Host 120 and/or host 130 can indicate delays in receipt of media data from host 10 using QUIC, High Precision Congestion Control (HPCC), in-network telemetry (INT), or other manners. HPCC is a congestion control system utilized for remote direct memory access (RDMA) communications that provides congestion metrics. HPCC is described at least in Li et al., “HPCC: High Precision Congestion Control,” SIGCOMM (2019). HPCC leverages in-network telemetry (INT) (e.g., Internet Engineering Task Force (IETF) draft-kumar-ippm-ifa-01, “Inband Flow Analyzer” (February 2019)) to convey precise link load information.
For example, media streamer 102 can determine transmit bandwidth based on goodput. Goodput can indicate a number of information bits delivered by a network to a destination per unit of time and can exclude protocol overhead and retransmitted packets.
FIG. 2 depicts an example of synchronous and asynchronous network application program interface (API) flows. A network stack in an OS or media streamer can provide different approaches to send media data to a receiver endpoint over a network. The network stack can provide a synchronous interface or an asynchronous (callback-type) interface. A synchronous interface can involve a data source issuing an API to the network stack to cause media data to be transmitted through a network interface physical layer interface (PHY) to a receiver. An asynchronous interface can involve the network stack indicating that the network interface is ready to send data and requesting a data source to provide media data for transmission.

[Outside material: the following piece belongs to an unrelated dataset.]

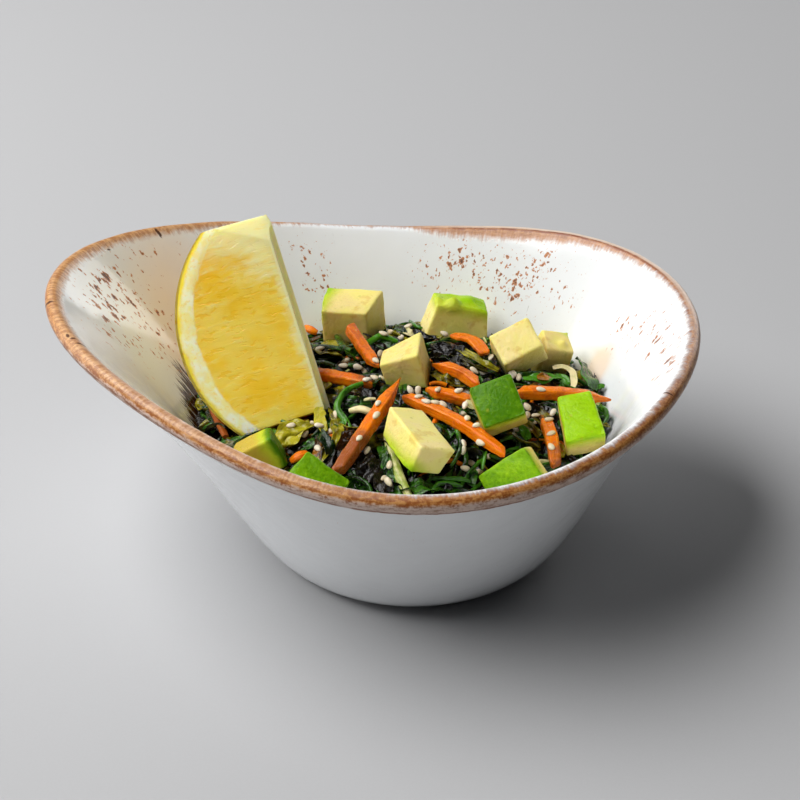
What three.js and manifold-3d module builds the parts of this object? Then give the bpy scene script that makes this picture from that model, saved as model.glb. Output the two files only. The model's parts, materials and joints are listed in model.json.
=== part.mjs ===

FIG. 3 depicts examples of media quality. Media can have different levels of quality available and a level of quality of media transmitted can correspond to available bandwidth bitrate profiles. Various levels of quality of media are available for discrete and progressive formats. Best quality and highest bitrate can refer to a highest number of bits used to encode pixels and audio of media whereas acceptable quality and lowest bitrate can refer to a lowest number of bits used to encode the same media. Use of best, highest, and lowest can refer to relative levels and not absolute levels. For discrete format media, frames can be independently encoded. For progressive format media, media can be encoded as a difference. Examples of progressive formats include standards from Moving Picture Experts Group (MPEG) and High Efficiency Video Coding (HEVC).
FIG. 4 depicts an example process to determine content of network packets to transmit. The process can be performed by a sender device including one or more of: a media streaming process, network stack, operating system, network interface device, or other software and/or circuitry. The process can be applied in a synchronous or an asynchronous (e.g., callback-type) interface for media streaming. To prevent a mis-estimation of available bandwidth to transmit media or other data to a receiver, the sender can insert pad or filler data in one or more packets transmitted to a receiver. When or after a connection has been established to clients (receivers) per link from the server (sender), the following operations can take place. At 402, a sender stream queue manager can determine a ready-to-send state and request media data from a media data buffer of sender to send media data to one or more receivers.
At 404, a quality level of media to send to a client receiver can be determined. For example, a level of media can start at a high quality level, medium level, or low level. At 406, based on an indication of a reduction in available transmit bandwidth, a transmit bit rate can be reduced. For example, for a stream, based on a sender receiving an indication of a delay threshold event (e.g., inability to transmit within frame time) or media data was not received in time (e.g., delayed packet receipt acknowledgement (ACK) feedback from receiver or negative ACK feedback from receiver), a media quality level can be dropped to a lower level to reduce utilized transmit bitrate. Other examples of determining reduced transmit bandwidth are described herein and can include receipt of congestion indications.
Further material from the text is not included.